Both heuristics are safe, in that they will not turn a K-colorable graph into a non-K-colorable one. But they are also conservative, in that they might prevent a coalescing that would be safe.

The reason why Briggs' heuristic is safe is that during simplification, all the neighbors of n_{1&2} that are of insignificant degree will be simplified; at this point, n_{1&2} will have less than K neighbors and will therefore be simplifiable too.

The reason why George's heuristic is safe is that the neighbors of n_{1&2} will be the same as the neighbors of n_{2}, plus all neighbors of n_{1} that are of insignificant degree. The latter ones will all be simplified, at which point the graph will be a sub-graph of the original one.

The images below illustrate how coalescing can be done on our example graph. A total of three coalescing steps can be performed on it, every one of which is considered safe by both Briggs' and George's heuristic.

### 2.4 Putting it all together

To get the best results, the phases of simplification and coalescing should be interleaved. This technique is known as **iterated register coalescing** and consists in the following steps:

- Interference graph nodes are partitioned in two classes: move-related or not.
- Simplification is done on not move-related nodes (as move-related ones could be coalesced).
- Conservative coalescing is performed.
- When neither simplification nor coalescing can proceed further, some move-related nodes are frozen (i.e. marked as non-move-related).
- The process is restarted at 2.

The image below illustrates the process:

### 2.5 Assignment constraints

Until now, we have assumed that a virtual register can be assigned to any physical register, as long as it is free. In practice, this is often not the case as **assignment constraints** are imposed by:

- the different register classes that might exist in the target architecture (e.g. integer vs floating-point registers, or address vs data registers),
- some instructions that require some of their arguments, or their result, to be in specific registers,
- calling conventions that require function arguments and results to be in specific registers.

A realistic register allocator has to be able to satisfy these constraints.

#### 2.5.1 Register classes

Most architectures separate the registers in several classes. Even in modern RISC architectures, there is typically one class for floating-point values and another one for integers and pointers.

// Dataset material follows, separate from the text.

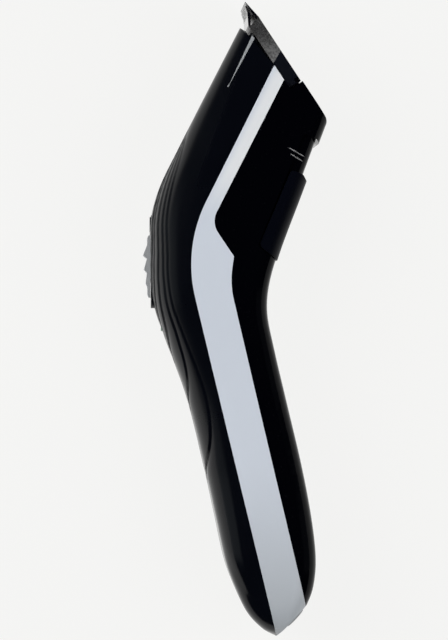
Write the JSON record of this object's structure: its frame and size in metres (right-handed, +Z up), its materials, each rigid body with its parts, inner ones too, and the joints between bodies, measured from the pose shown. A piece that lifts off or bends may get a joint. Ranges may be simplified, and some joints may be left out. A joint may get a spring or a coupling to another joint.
{
  "type": "hair clipper",
  "caption": "Cordless hair clipper with a cranked body, swing-out cutting unit, thumb switch and length slider.",
  "frame": {"origin": "centre of the underside of the bounding box, the clipper lying on its left side", "axes": "+Y towards the blades, +X towards the skin side and the back, +Z up through the width"},
  "size_m": [0.0519, 0.1802, 0.046],
  "materials": {
    "dark_housing": "satin",
    "black_gloss": "gloss",
    "silver_trim": "satin metallic lacquer",
    "silver_slider": "satin",
    "navy_slider": "satin",
    "grained_grey": "fine grain",
    "black_plastic": "matt",
    "blade_steel": "ground",
    "spring_steel": "bright",
    "screw_steel": "bright",
    "zinc_steel": "zinc plated",
    "copper": "enamelled wire",
    "brass": "bright",
    "magnet": "sintered",
    "white_plastic": "moulded",
    "board_green": "solder mask",
    "component_black": "moulded",
    "cell_wrap": "shrink sleeve",
    "seal_rubber": "matt",
    "inlet_grey": "moulded",
    "light_lens": "translucent"
  },
  "bodies": {
    "housing": {"front_housing": "dark_housing", "back_housing": "black_gloss", "trim_band": "silver_trim", "accent_strips": "silver_trim", "housing_screws": "screw_steel", "switch_bezel": "black_plastic", "switch_body": "component_black", "control_board": "board_green", "board_parts": "component_black", "charge_light": "light_lens", "head_frame": "black_plastic", "unit_hinge_pin": "screw_steel", "motor_can": "zinc_steel", "motor_screws": "screw_steel", "motor_end_cap": "component_black", "motor_bearings": "brass", "shaft_seal": "seal_rubber", "motor_magnets": "magnet", "motor_brushes": "copper", "battery_cells": "cell_wrap", "battery_cradle": "black_plastic", "battery_contacts": "spring_steel", "inlet_socket": "inlet_grey", "inlet_contacts": "brass"},
    "cutting_unit": {"blade_frame": "grained_grey", "hinge_frame": "black_plastic", "fixed_blade": "blade_steel", "blade_screws": "screw_steel", "blade_spring": "spring_steel"},
    "cutter": {"moving_blade": "blade_steel", "blade_bridge": "white_plastic"},
    "rotor": {"motor_shaft": "screw_steel", "rotor_core": "zinc_steel", "rotor_windings": "copper", "commutator": "brass", "eccentric_cam": "white_plastic", "drive_pin": "screw_steel"},
    "switch_slide": {"on_off_slider": "silver_slider", "switch_lever": "white_plastic"},
    "length_slide": {"length_slider": "navy_slider", "slider_retainer": "white_plastic", "retainer_screw": "screw_steel"}
  },
  "joints": [
    {"name": "cutting_unit_hinge", "type": "hinge", "parent": "housing", "child": "cutting_unit", "pos_m": [0.01756, 0.068, 0.023], "axis": [0, 0, -1], "range_deg": [0, 60]},
    {"name": "blade_stroke", "type": "slide", "parent": "cutting_unit", "child": "cutter", "axis": [0, 0, 1], "range_m": [-0.0011, 0.0011]},
    {"name": "rotor_spin", "type": "hinge", "parent": "housing", "child": "rotor", "pos_m": [0.0127, 0.0697, 0.023], "axis": [0.4478, 0.8942, 0], "continuous": true},
    {"name": "on_off_slide", "type": "slide", "parent": "housing", "child": "switch_slide", "axis": [0, -1, 0], "range_m": [0, 0.0025]},
    {"name": "length_slide", "type": "slide", "parent": "housing", "child": "length_slide", "axis": [0.3528, 0.9357, 0], "range_m": [0, 0.0105]}
  ]
}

Register classes can easily be taken into account in a coloring-based allocator: if a variable must be put in a register of some class, then its node can be made to interfere with all pre-colored nodes corresponding to registers of other classes.

#### 2.5.2 Calling conventions

Many calling conventions pass function arguments and/or result in registers.

To handle them, move instructions have to be inserted at the beginning of functions to copy the arguments to new virtual registers:

fact: v1 <- R1 ; save first argument in v1

Before function calls, move instructions have to be inserted to load the arguments in the appropriate registers:

R1 <- v2 ; load first argument from v2 CALL fact

Whenever possible, theses move instructions will be removed by coalescing.

#### 2.5.3 Caller/callee-saved registers

Calling conventions distinguish two kinds of registers:

**caller-saved**registers are saved by the caller before a call and restored after it,**callee-saved**registers are saved by the callee at function entry and restored before function exit.

Ideally, all virtual registers that have to survive at least one call should be assigned to callee-saved registers, while other virtual registers should be assigned to caller-saved registers.

How can this be obtained in a coloring-based allocator?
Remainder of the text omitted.